*What to work on*: Using the data below, return the stretch from the line that contains "The Blender code for this object" through the line that contains "bevel_run = (bevel_end", both included, exactly as it stands and nothing beyond it.

*Materials provided*:
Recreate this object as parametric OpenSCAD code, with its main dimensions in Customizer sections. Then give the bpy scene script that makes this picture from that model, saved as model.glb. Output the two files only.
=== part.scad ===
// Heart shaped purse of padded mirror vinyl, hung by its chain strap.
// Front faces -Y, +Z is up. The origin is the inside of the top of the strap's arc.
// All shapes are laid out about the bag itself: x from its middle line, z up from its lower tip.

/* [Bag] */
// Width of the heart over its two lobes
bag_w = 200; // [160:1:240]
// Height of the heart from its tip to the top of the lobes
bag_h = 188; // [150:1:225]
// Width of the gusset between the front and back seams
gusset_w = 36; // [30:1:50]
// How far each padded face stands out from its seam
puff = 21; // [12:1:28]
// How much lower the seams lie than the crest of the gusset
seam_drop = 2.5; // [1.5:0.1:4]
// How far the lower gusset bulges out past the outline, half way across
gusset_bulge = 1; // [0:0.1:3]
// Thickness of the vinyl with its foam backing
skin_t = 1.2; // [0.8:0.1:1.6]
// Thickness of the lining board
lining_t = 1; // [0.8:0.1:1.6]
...
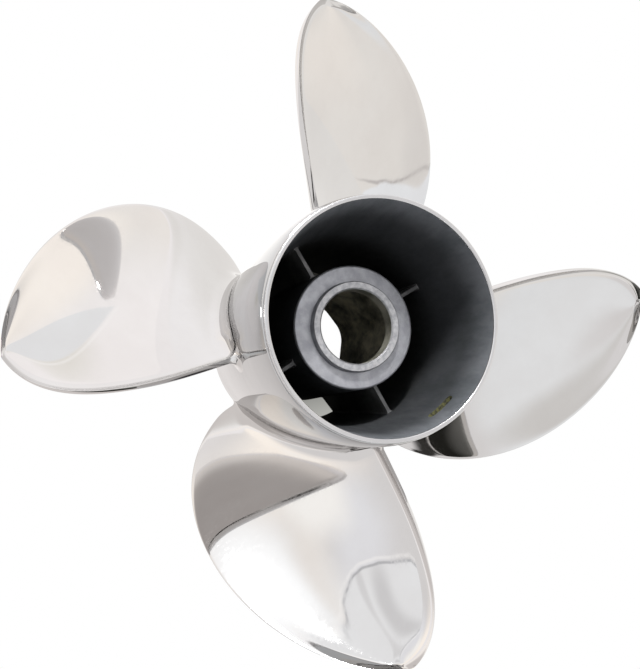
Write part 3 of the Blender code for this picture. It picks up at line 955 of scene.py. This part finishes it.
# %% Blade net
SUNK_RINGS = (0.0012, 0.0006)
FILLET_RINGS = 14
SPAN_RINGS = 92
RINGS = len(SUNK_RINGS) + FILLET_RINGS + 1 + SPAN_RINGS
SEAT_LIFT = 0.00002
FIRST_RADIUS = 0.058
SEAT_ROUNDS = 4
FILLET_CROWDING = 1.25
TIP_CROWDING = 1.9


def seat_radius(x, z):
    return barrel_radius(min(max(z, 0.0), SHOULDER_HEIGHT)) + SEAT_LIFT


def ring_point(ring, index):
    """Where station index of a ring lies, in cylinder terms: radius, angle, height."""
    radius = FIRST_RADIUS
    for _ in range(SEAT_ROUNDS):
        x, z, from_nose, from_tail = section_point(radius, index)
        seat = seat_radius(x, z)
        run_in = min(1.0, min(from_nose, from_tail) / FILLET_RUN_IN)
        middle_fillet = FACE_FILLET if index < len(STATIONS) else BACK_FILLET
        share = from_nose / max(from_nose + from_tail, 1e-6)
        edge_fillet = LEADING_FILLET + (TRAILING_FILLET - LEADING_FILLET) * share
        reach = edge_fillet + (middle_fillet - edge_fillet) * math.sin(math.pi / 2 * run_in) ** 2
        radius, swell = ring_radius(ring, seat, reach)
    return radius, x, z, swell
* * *
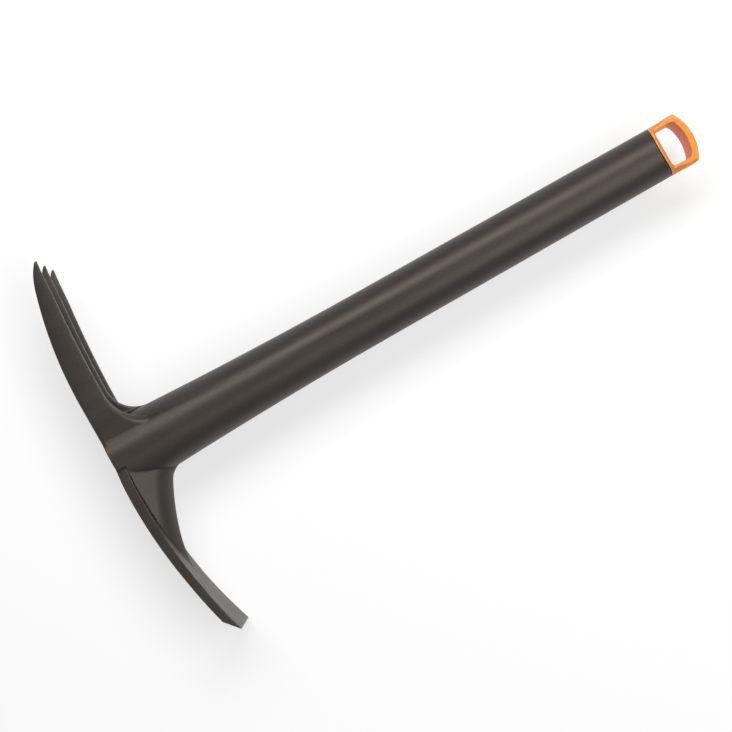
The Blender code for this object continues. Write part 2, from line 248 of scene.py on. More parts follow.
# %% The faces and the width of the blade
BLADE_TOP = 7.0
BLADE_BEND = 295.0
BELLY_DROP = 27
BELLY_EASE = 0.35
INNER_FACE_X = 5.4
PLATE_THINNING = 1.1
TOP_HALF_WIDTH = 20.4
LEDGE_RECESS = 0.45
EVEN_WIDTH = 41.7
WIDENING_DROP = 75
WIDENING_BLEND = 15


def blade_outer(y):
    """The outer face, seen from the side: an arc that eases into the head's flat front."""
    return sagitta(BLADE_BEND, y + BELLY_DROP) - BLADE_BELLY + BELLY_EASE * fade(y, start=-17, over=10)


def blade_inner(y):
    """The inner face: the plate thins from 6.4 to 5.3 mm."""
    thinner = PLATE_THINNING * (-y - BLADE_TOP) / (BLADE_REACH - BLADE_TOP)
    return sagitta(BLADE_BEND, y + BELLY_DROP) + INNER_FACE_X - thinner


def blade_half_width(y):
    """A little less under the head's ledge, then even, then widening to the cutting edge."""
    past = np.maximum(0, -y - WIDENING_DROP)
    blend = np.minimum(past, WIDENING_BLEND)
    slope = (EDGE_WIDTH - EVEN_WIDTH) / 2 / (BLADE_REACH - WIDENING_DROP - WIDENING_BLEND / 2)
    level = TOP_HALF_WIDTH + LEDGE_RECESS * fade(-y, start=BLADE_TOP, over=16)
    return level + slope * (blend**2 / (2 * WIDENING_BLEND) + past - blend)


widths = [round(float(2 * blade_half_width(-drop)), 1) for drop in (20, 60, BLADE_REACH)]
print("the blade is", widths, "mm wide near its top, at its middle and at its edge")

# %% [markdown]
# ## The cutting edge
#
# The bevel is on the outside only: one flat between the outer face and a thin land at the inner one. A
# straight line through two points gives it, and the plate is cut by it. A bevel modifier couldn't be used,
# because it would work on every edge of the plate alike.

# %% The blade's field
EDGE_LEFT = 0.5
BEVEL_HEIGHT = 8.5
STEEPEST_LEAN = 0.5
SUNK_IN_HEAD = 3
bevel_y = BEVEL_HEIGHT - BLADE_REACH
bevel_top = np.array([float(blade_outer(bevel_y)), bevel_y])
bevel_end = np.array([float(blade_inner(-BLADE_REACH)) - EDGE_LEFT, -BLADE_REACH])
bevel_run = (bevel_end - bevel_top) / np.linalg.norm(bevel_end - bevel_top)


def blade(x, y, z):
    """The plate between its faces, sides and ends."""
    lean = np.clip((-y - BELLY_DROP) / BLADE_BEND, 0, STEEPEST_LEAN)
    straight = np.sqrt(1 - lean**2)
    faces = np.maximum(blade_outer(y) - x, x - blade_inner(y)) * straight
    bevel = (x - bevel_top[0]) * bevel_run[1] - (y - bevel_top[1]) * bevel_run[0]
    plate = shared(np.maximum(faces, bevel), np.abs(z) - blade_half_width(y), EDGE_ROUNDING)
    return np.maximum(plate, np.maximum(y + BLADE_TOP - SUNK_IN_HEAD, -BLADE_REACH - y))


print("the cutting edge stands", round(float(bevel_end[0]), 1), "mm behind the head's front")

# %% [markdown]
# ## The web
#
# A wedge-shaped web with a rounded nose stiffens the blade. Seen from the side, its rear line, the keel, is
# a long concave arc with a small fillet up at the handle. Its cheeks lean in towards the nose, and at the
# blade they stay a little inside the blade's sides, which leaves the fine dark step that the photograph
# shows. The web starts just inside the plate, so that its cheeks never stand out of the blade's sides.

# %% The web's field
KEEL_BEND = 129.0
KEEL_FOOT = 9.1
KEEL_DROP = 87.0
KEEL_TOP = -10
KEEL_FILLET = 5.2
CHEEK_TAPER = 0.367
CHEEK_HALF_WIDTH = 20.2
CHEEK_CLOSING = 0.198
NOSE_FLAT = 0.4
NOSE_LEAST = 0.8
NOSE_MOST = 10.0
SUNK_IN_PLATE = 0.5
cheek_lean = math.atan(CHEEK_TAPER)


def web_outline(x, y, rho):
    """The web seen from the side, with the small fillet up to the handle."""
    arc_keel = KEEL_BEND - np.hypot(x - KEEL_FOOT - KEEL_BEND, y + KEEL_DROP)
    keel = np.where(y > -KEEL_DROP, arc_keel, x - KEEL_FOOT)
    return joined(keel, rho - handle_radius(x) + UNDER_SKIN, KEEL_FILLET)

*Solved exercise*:
The Blender code for this object continues. Write part 2, from line 248 of scene.py on. More parts follow.
# %% The faces and the width of the blade
BLADE_TOP = 7.0
BLADE_BEND = 295.0
BELLY_DROP = 27
BELLY_EASE = 0.35
INNER_FACE_X = 5.4
PLATE_THINNING = 1.1
TOP_HALF_WIDTH = 20.4
LEDGE_RECESS = 0.45
EVEN_WIDTH = 41.7
WIDENING_DROP = 75
WIDENING_BLEND = 15


def blade_outer(y):
    """The outer face, seen from the side: an arc that eases into the head's flat front."""
    return sagitta(BLADE_BEND, y + BELLY_DROP) - BLADE_BELLY + BELLY_EASE * fade(y, start=-17, over=10)


def blade_inner(y):
    """The inner face: the plate thins from 6.4 to 5.3 mm."""
    thinner = PLATE_THINNING * (-y - BLADE_TOP) / (BLADE_REACH - BLADE_TOP)
    return sagitta(BLADE_BEND, y + BELLY_DROP) + INNER_FACE_X - thinner


def blade_half_width(y):
    """A little less under the head's ledge, then even, then widening to the cutting edge."""
    past = np.maximum(0, -y - WIDENING_DROP)
    blend = np.minimum(past, WIDENING_BLEND)
    slope = (EDGE_WIDTH - EVEN_WIDTH) / 2 / (BLADE_REACH - WIDENING_DROP - WIDENING_BLEND / 2)
    level = TOP_HALF_WIDTH + LEDGE_RECESS * fade(-y, start=BLADE_TOP, over=16)
    return level + slope * (blend**2 / (2 * WIDENING_BLEND) + past - blend)


widths = [round(float(2 * blade_half_width(-drop)), 1) for drop in (20, 60, BLADE_REACH)]
print("the blade is", widths, "mm wide near its top, at its middle and at its edge")

# %% [markdown]
# ## The cutting edge
#
# The bevel is on the outside only: one flat between the outer face and a thin land at the inner one. A
# straight line through two points gives it, and the plate is cut by it. A bevel modifier couldn't be used,
# because it would work on every edge of the plate alike.

# %% The blade's field
EDGE_LEFT = 0.5
BEVEL_HEIGHT = 8.5
STEEPEST_LEAN = 0.5
SUNK_IN_HEAD = 3
bevel_y = BEVEL_HEIGHT - BLADE_REACH
bevel_top = np.array([float(blade_outer(bevel_y)), bevel_y])
bevel_end = np.array([float(blade_inner(-BLADE_REACH)) - EDGE_LEFT, -BLADE_REACH])
bevel_run = (bevel_end - bevel_top) / np.linalg.norm(bevel_end - bevel_top)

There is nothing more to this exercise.